One of the major problems facing Shas in this election is the lack of a clear enemy. Their preferred target is Yair Lapid and his Yesh Atid party. They waited for Lapid to attack them. They anticipated a rant against the draft exemptions for the ultra-Orthodox and the child stipends for large families, but it never came. In recent days, Lapid prefers to train his sights on attacking Livni.
Afterward, Shas tried to goad the Likud into battle, but the Likud is not really a worthy enemy. It’s hard to depict the Likud as a party that fleeces the ultra-Orthodox. Without an available whipping boy, Shas went back to their bread and butter strategy — playing the ethnic card. Though Deri apologized for his use of the term “white Russians” in describing Yisrael Beytenu voters, he did not recant his accusations and claims of discrimination and persecution. When the Immanuel incident (in which Sephardi girls were not admitted into an Ashkenazi school in the settlement of Immanuel) made it into the headlines, Deri capitalized on it, making numerous appearances. At the time, he did not decry discrimination against Sephardi Jews. Instead, he called for dialogue and understanding. Disenfranchisement at the hands of Ashkenazi masters is worth fighting only when it is perpetrated by the secular.

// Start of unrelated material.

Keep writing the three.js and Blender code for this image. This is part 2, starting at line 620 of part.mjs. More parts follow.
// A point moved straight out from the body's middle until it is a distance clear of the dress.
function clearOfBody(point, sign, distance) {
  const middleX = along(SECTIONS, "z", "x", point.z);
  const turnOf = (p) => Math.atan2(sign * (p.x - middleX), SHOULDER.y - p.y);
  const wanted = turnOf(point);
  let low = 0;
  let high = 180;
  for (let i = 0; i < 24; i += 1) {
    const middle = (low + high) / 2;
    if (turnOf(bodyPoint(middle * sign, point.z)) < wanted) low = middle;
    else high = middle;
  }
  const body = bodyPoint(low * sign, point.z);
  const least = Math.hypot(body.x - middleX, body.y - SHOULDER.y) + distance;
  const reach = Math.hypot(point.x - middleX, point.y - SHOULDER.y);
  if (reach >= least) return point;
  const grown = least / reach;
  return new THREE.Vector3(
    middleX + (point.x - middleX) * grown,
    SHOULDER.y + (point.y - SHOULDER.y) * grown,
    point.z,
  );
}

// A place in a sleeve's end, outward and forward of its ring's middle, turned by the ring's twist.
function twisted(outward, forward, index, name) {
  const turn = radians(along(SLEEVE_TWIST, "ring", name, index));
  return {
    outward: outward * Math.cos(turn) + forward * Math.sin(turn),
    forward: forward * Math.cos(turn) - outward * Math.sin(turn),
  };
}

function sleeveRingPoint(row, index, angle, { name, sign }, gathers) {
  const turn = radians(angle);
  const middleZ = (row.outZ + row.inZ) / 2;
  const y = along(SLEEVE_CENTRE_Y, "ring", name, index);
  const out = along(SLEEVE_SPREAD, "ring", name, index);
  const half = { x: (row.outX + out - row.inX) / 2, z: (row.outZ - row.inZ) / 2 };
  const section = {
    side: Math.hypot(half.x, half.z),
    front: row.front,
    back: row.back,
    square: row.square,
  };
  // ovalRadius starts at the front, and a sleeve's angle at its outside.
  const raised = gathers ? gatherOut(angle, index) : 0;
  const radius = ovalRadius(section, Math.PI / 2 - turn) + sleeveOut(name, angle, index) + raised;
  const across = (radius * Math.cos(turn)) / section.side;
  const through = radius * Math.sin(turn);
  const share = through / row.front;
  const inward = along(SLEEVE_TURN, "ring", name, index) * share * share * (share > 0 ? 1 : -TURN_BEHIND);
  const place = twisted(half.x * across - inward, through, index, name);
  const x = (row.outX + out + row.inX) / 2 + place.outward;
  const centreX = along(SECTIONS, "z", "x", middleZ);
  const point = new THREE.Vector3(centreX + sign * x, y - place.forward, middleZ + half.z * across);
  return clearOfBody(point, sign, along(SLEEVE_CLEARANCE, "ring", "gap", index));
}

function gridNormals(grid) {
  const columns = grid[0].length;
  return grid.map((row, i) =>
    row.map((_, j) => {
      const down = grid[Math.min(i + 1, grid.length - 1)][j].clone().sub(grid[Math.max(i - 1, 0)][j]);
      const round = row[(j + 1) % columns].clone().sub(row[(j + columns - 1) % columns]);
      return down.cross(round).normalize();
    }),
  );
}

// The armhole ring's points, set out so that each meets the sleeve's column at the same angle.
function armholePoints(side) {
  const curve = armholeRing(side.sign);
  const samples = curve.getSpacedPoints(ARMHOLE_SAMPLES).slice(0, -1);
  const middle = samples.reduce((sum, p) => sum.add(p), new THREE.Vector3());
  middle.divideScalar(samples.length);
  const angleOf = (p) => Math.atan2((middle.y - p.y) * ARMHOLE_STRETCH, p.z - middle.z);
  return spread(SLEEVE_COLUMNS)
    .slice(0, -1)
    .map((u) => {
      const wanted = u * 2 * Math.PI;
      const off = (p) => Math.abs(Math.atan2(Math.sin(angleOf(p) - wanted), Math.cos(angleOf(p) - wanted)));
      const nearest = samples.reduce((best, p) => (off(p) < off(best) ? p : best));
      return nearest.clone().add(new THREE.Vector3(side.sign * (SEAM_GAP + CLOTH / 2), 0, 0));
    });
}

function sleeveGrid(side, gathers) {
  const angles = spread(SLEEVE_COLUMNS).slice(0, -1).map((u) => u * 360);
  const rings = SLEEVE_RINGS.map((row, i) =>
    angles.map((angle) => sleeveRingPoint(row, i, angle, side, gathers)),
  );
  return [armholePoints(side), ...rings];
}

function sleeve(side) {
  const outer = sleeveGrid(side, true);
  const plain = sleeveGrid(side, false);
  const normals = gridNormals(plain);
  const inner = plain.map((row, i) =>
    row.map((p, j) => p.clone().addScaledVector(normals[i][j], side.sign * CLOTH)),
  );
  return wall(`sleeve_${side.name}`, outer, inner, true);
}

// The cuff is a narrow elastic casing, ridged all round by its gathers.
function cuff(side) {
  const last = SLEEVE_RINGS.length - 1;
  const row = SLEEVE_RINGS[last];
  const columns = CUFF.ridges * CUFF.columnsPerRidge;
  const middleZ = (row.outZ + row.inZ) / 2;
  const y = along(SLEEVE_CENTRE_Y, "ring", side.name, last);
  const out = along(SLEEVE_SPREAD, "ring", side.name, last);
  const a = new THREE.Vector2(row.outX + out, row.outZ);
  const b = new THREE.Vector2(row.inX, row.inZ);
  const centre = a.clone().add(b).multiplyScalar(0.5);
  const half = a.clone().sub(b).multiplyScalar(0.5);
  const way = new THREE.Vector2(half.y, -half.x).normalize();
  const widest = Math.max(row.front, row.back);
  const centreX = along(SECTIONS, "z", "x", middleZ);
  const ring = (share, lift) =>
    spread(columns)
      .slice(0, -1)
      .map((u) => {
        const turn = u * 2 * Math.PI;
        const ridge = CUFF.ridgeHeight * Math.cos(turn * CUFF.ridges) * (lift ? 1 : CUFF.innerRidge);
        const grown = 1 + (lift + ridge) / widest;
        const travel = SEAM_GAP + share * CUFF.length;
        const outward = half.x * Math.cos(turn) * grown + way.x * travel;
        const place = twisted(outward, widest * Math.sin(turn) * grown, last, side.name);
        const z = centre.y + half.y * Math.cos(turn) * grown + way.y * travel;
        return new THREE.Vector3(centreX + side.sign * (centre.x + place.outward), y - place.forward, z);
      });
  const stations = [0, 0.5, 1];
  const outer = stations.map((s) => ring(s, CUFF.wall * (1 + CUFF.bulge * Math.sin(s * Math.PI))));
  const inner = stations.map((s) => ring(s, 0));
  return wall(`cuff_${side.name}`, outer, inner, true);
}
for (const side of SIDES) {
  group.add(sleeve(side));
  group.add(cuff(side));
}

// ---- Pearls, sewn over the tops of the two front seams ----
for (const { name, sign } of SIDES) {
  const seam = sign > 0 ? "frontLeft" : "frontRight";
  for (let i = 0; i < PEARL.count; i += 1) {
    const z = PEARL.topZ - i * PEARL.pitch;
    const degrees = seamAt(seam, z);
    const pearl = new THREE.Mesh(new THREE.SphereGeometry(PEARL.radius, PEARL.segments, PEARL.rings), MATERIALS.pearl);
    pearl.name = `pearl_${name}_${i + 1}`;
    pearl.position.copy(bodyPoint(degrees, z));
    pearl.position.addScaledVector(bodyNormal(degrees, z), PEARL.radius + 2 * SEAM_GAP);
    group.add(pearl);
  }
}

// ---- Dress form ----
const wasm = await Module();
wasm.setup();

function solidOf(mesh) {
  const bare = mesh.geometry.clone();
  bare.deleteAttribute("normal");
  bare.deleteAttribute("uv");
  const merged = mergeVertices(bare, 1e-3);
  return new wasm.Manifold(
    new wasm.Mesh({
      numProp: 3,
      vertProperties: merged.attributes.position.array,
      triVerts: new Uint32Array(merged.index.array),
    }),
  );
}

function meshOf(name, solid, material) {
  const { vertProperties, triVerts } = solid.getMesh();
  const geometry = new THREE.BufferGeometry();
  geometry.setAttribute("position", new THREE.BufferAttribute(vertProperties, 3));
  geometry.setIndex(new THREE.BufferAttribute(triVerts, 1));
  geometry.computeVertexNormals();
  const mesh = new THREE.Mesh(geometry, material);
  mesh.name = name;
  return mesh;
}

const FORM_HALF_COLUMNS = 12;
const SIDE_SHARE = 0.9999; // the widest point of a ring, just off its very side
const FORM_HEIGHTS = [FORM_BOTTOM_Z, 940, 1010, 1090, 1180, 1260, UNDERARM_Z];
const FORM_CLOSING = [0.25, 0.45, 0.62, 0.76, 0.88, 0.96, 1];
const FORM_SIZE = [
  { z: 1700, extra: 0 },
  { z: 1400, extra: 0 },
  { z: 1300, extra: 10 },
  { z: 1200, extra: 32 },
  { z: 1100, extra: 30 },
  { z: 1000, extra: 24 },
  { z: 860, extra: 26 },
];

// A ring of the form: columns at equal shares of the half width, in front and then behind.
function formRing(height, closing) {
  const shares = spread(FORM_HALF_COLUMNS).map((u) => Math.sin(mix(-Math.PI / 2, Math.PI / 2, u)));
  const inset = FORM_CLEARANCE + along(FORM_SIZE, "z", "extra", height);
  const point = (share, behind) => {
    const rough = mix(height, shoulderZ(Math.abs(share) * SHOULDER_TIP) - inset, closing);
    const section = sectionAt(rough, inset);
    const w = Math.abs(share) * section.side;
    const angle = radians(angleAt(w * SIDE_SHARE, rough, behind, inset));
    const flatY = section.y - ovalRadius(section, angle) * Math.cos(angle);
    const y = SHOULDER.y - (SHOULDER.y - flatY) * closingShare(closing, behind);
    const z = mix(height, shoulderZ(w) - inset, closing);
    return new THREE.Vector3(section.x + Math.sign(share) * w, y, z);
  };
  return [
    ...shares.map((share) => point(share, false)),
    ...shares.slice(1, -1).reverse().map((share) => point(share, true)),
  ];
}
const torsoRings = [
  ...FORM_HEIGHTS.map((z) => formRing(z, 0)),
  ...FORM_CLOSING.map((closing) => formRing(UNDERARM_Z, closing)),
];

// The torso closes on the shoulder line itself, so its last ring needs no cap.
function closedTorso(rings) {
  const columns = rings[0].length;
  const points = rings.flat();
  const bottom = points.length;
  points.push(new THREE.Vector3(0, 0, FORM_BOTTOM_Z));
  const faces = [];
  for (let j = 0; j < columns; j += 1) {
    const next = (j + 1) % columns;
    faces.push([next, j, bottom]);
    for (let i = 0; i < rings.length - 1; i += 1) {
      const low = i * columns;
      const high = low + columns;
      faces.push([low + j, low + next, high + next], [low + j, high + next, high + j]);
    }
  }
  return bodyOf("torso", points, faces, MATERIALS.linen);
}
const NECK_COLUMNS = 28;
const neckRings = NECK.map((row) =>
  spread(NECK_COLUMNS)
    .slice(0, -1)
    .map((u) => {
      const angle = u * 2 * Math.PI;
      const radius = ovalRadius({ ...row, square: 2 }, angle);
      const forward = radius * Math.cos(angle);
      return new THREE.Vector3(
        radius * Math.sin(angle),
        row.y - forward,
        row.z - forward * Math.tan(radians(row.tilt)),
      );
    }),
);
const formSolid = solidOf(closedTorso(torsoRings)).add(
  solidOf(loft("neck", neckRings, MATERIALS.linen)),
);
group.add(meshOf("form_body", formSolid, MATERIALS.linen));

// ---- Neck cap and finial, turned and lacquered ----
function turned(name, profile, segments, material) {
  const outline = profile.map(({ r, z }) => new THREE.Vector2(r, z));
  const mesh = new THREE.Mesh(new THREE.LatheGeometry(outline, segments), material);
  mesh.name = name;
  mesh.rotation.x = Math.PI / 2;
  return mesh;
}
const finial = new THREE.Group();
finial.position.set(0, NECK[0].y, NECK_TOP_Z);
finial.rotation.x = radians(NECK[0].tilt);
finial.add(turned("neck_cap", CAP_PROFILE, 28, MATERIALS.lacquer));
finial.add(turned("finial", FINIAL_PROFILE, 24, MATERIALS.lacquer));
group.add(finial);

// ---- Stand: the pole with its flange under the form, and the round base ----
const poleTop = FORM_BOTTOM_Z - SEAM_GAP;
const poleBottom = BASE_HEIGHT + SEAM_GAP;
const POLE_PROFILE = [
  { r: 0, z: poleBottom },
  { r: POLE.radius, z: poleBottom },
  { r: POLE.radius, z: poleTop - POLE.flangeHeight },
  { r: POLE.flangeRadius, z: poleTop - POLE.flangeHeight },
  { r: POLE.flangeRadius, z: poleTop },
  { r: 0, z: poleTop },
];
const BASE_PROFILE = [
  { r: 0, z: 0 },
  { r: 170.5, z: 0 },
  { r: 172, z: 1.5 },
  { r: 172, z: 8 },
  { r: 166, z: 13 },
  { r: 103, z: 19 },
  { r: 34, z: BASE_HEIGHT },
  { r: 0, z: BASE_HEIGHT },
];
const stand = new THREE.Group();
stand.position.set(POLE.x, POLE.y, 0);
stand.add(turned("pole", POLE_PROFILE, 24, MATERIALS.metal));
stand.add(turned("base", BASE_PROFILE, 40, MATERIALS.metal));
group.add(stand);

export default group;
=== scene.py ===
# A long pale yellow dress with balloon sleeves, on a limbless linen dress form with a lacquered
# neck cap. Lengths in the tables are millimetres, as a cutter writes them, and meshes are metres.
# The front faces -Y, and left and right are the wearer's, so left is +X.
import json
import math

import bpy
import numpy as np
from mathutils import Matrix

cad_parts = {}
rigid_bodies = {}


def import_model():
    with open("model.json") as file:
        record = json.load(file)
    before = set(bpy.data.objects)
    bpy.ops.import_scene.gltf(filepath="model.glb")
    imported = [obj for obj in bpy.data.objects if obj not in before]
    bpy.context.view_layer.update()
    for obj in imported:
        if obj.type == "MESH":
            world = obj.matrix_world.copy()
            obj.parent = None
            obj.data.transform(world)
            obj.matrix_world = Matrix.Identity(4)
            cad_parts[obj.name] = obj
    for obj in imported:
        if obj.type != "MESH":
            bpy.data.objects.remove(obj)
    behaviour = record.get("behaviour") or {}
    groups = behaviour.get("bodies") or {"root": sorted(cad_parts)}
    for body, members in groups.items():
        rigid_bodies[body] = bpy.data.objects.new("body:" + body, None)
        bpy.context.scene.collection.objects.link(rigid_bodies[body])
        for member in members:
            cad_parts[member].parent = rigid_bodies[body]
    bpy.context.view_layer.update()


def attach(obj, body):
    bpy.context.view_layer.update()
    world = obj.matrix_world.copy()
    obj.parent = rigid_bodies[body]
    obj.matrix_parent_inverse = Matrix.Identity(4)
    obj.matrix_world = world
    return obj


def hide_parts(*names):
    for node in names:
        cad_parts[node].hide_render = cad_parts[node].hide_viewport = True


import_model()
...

These tired claims, however, also proved ineffective. Now the party is mulling a return to the original line of attack as proposed by Shas co-chairman Eli Yishai: all-out war against the infiltrators from Africa. The horrific rape of an 83-year-old woman at the hands of a 20-year-old Eritrean youth revived this campaign. The incendiary movie produced by Yishai — and which was shelved on the orders of Deri — was leaked to Internet sites.
The problem with Shas’ strategy is that there is already a struggle being waged to solve the problem of the foreigners. Yishai claims that he was the first to spot the danger. Netanyahu says the fence that he ordered built along the border with Egypt prevents infiltrations. If Shas can’t even get that message across to the public, it will have a difficult time marketing a pet issue as part of their campaign.